> [Required task]
Up to and including the line that contains "flat paddle of", write out each line of the material from its first line, exactly.

> [Data extract]
# # # # # # #
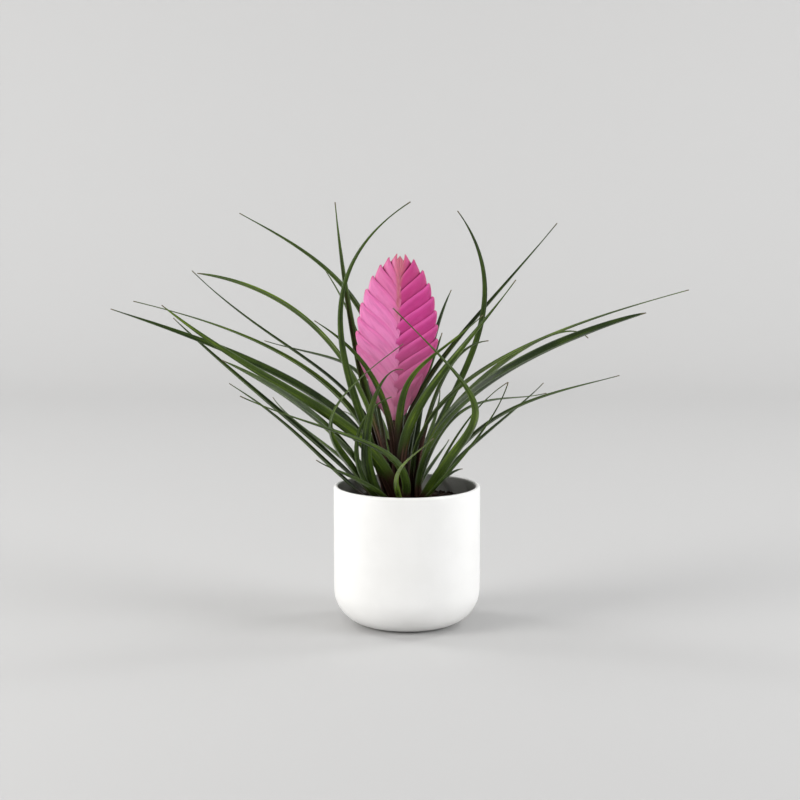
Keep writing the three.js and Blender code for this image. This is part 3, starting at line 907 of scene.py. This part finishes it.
@dataclass
class FlowerSpike:
    """A flat paddle of keeled bracts in two opposite ranks, each folded round the edge."""

    foot: Vector
    top: Vector
    ranks: tuple[BractRank, ...] = (
        BractRank(1, 5.0, 12, 16, 12, 0.3, (0.28, 0.42), (0.82, 0.76), 0.8),
        BractRank(-1, 3.8, 20, 22, 16.5, 0.53, (0.22, 0.64), (0.86, 0.81), 2.4),
    )
    half_width: float = 30.3
    widest: float = 211.0
    half_depth: float = 6.0
    base_curve: float = 1.18
    base_depth_share: float = 0.35
    roof_share: float = 0.4
    lowest_half_width: float = 9.0
    bract_length: float = 52.0
    pitch_top: float = 5.0
    pitch: float = 10.4
    least_gap: float = 4.0
    elbow: float = 0.42
    least_margin: float = 4.0
    least_elbow: float = 3.0
    least_overlap: float = 0.4
    overlap_reach: float = 14.0
    bud_reach: float = 0.2
    bud_dip: float = 2.0
    step: float = 1.5
    bulge: float = 0.75
    roll: float = 0.45
    roll_share: float = 0.16
    edge_fold: float = 0.86
    keel_reach: float = 0.93
    keel_share: float = 0.9
    tip_thickness: float = 2.1
    tip_lift: float = 0.45
    tip_start: float = 0.8
    nose: float = 1.6
    nose_share: float = 0.45
    nose_start: float = 0.78
    lip_share: float = 0.4
    # where the painted crevice shade starts, as a share of the way to the margin of the bract below
    crevice_shade_start: float = 0.72
    foot_fade: float = 75.0
    young_rise: tuple[float, float] = (212.0, 245.0)
    young_top: tuple[float, float] = (248.0, 270.0)
    young_spread: tuple[float, float] = (1.5, 4.0)
    young_edge: tuple[float, float] = (0.35, 1.6)
    red_tip: tuple[float, float] = (0.7, 0.94)
    top_redness: float = 0.55
    thickness: float = 0.4
    columns: int = 32
    rows: int = 26
    crowding: float = 1.6
    seed: int = 5

    def width_at(self, z: float) -> float:
        """Half the spike's width.

        Args:
            z: the height.

        Returns:
            The half width.
        """
        if z >= self.widest:
            share = (z - self.widest) / (self.top.z - self.widest)
            return self.half_width * math.sqrt(max(0.0, 1 - share * share))
        share = clamp((self.widest - z) / (self.widest - self.foot.z))
        return self.half_width * (1 - share ** self.base_curve)

    def axis_at(self, z: float) -> float:
        """Where the spike's middle line is at a height."""
        return lerp(self.foot.x, self.top.x, (z - self.foot.z) / (self.top.z - self.foot.z))

    def depth_at(self, x: float, z: float) -> float:
        """Distance of the spike's surface from its middle plane.

        Args:
            x: the distance from the spike's axis.
            z: the height.

        Returns:
            The distance.
        """
        width = max(self.width_at(z), 1.0)
        round_off = math.sqrt(max(0.0, 1 - (x / width) ** 2))
        roof = max(0.0, 1 - abs(x) / width)
        share = lerp(self.base_depth_share, 1, width / self.half_width)
        return self.half_depth * share * lerp(round_off, roof, self.roof_share)

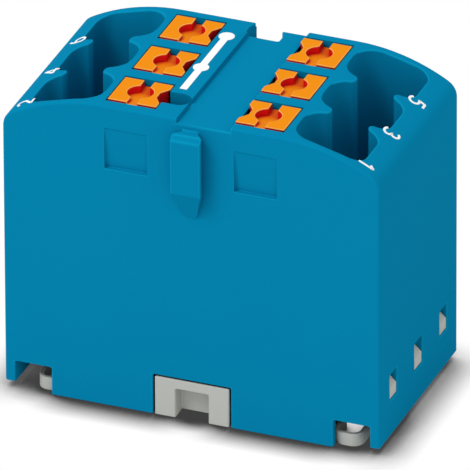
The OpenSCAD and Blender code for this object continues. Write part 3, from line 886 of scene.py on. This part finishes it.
# # # # # # #
> [Response to the task]
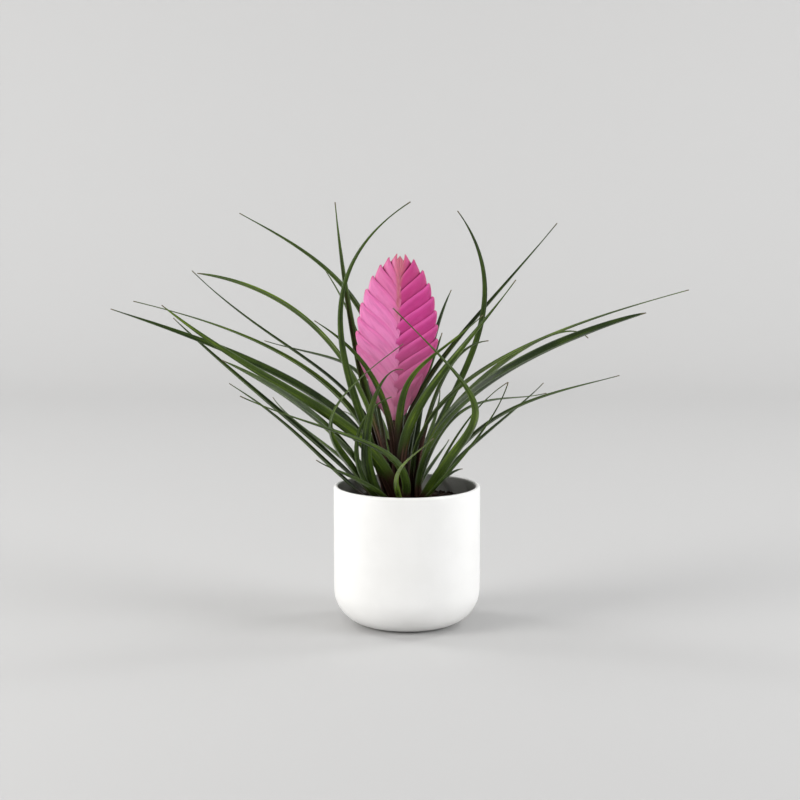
Keep writing the three.js and Blender code for this image. This is part 3, starting at line 907 of scene.py. This part finishes it.
@dataclass
class FlowerSpike:
    """A flat paddle of keeled bracts in two opposite ranks, each folded round the edge."""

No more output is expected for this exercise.